Here's where we get some differences in quality. While 'A Charlie Brown Thanksgiving,' and 'It's the Great Pumpkin Charlie Brown' are presented in a lossless DTS-HD 5.1 Master Audio format, poor 'A Charlie Brown Christmas' is given the sparse Charlie Brown Christmas tree treatment as it's hindered with a lossy 5.1 Dolby Digital mix.
The two lossless tracks do a fine job at creating a nice, albeit subdued listening environment. Even though it's a 5.1 arrangement, there's not much action happening in the surround speakers. Ghosts and goblins growl and it echoes through the rears, sometimes the theme music bleeds back there, but it isn't a sonic feast of ear-tickling delights. Dialogue is always clear and never becomes muffled or unintelligible. Directionality even works to some degree as Charlie runs across the grass to kick the football only to wind up on his back after flipping through the air with the whirring sound effects that today's cartoons are missing.
It's sad that the one special that actually has a prominent musical number is encumbered with a lossy Dolby Digital track. Of all the Peanuts specials to not include a lossless track, why this one? Still it's a satisfying, but ultimately under-achieving mix that doesn't give us all that 'A Charlie Brown Christmas' could have been.

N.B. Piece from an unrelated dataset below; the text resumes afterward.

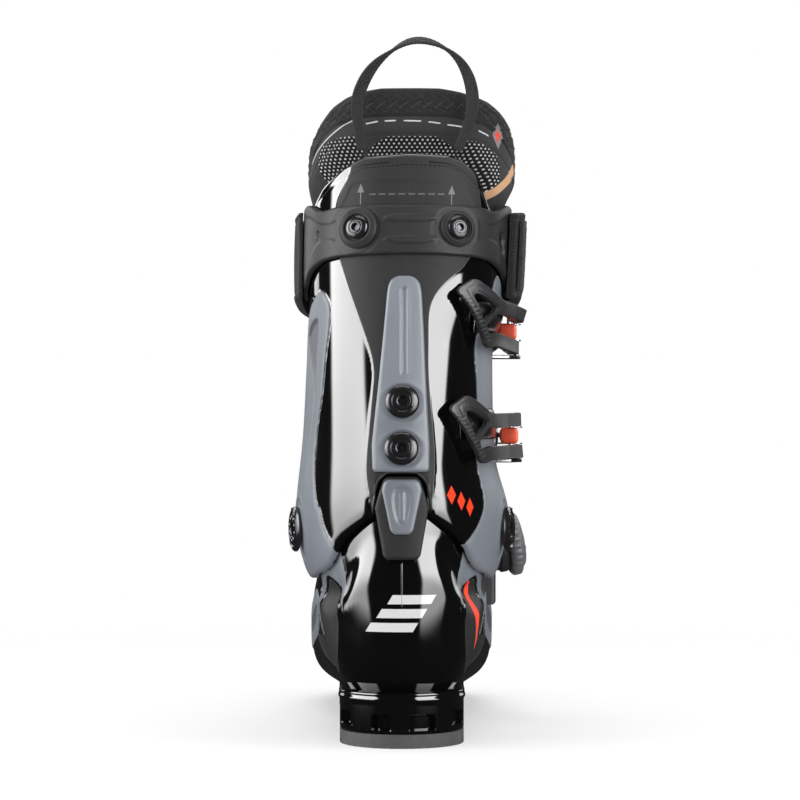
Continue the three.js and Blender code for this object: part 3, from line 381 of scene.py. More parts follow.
def round_solid(rows, caps=True):
    """A solid from closed outlines with the same number of points."""
    rows = np.array(rows)
    m, n = rows.shape[:2]
    faces = grid_faces(n, m, wrap=True)
    if caps:
        faces += [tuple(k * m for k in range(n)), tuple(k * m + m - 1 for k in range(n))[::-1]]
    return rows.transpose(1, 0, 2).reshape(-1, 3), faces


def columns(values, share):
    return np.repeat(values[:, None], len(share), 1)


def flat_and_rim(x, z, along=1, across=1):
    """A grid's points in its plane, and its border as an outline thinned by the two steps."""
    grid = np.stack([x, z], -1)
    rim = np.vstack([grid[::along, 0], grid[-1, ::across], grid[::-along, -1], grid[0, ::-across]])
    return grid.reshape(-1, 2), rim


def from_border(rows, share, per_row, height):
    """Distance of a grid's points from its border."""
    along = np.minimum(rows - rows[0], rows[-1] - rows)[:, None] * per_row
    return np.minimum(np.minimum(share, 1 - share)[None] * height, along)


def outside_only(values, fill=FAR):
    """Attribute values of a sheet's outside, followed by a fill for its inside."""
    return np.concatenate([values, np.full_like(values, fill)])


def threads(across, along):
    """A sheet's cloth attribute: millimetres across and along its threads, the same on both sides."""
    run = np.stack([across, along, 0 * along], -1).reshape(-1, 3)
    return {"cloth": np.vstack([run, run])}


def sheet(outer, inner):
    """Points and faces of a closed solid between two (ni, nj, 3) grids."""
    ni, nj = outer.shape[:2]
    n = ni * nj
    points = np.vstack([outer.reshape(-1, 3), inner.reshape(-1, 3)])
    faces = grid_faces(ni, nj) + grid_faces(ni, nj, n, True)
    border = [i * nj for i in range(ni)] + [(ni - 1) * nj + j for j in range(1, nj)]
    border += [i * nj + nj - 1 for i in range(ni - 2, -1, -1)] + list(range(nj - 2, 0, -1))
    for a, b in zip(border, border[1:] + border[:1]):
        faces.append((a, a + n, b + n, b))
    return points, faces


def crowned(distance, radius, drop):
    """How far a surface falls within `radius` of its border, on a quarter circle."""
    t = np.clip(1 - distance / radius, 0, 1)
    return drop * (1 - np.sqrt(np.maximum(0, 1 - t * t)))


def even(low, high, step, edge=2.6):
    """Positions from low to high about `step` apart, close together at both ends."""
    span = high - low
    fine = edge * (1 - np.cos(np.linspace(0, np.pi / 2, 5))[1:])
    inner = np.linspace(edge, span - edge, max(2, round((span - 2 * edge) / step)))
    return low + np.concatenate([[0], fine[:-1], inner, span - fine[:-1][::-1], [span]])


def turned(profile, centre, axis, sides=48):
    """Points and faces of a turned solid; profile rows are [radius, height]."""
    axis = unit(axis)
    side = unit(np.cross(axis, [0, 0, 1] if abs(axis[2]) < 0.9 else [1, 0, 0]))
    up = np.cross(axis, side)
    angle = np.linspace(0, 2 * np.pi, sides, endpoint=False)
    ring = np.cos(angle)[:, None] * side + np.sin(angle)[:, None] * up
    return round_solid([np.asarray(centre) + axis * h + ring * r for r, h in profile], False)


def merge(*parts):
    points, faces = [], []
    start = 0
    for p, f in parts:
        points.append(np.asarray(p, float).reshape(-1, 3))
        faces += [tuple(k + start for k in face) for face in f]
        start += len(points[-1])
    return np.vstack(points), faces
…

'It's the Great Pumpkin Charlie Brown'
'A Charlie Brown Thanksgiving'
'A Charlie Brown Christmas'
It's hard to put into words, or even review movies that are just a part of us as a culture. Like 'Peanuts' or not, there's no denying the influence they've had over the years. We've just got to watch them. We don't know why, but something in the fiber of our beings demands it. They look great on Blu-ray, and will please any fans. It was sad to see 'A Charlie Brown Christmas' get stuck with a lossy audio format, but they all still sound relatively well done. There's a nice list of special features and the bonus episodes are something that hardcore fans will really enjoy having in HD. This set comes recommended, especially around this time of year.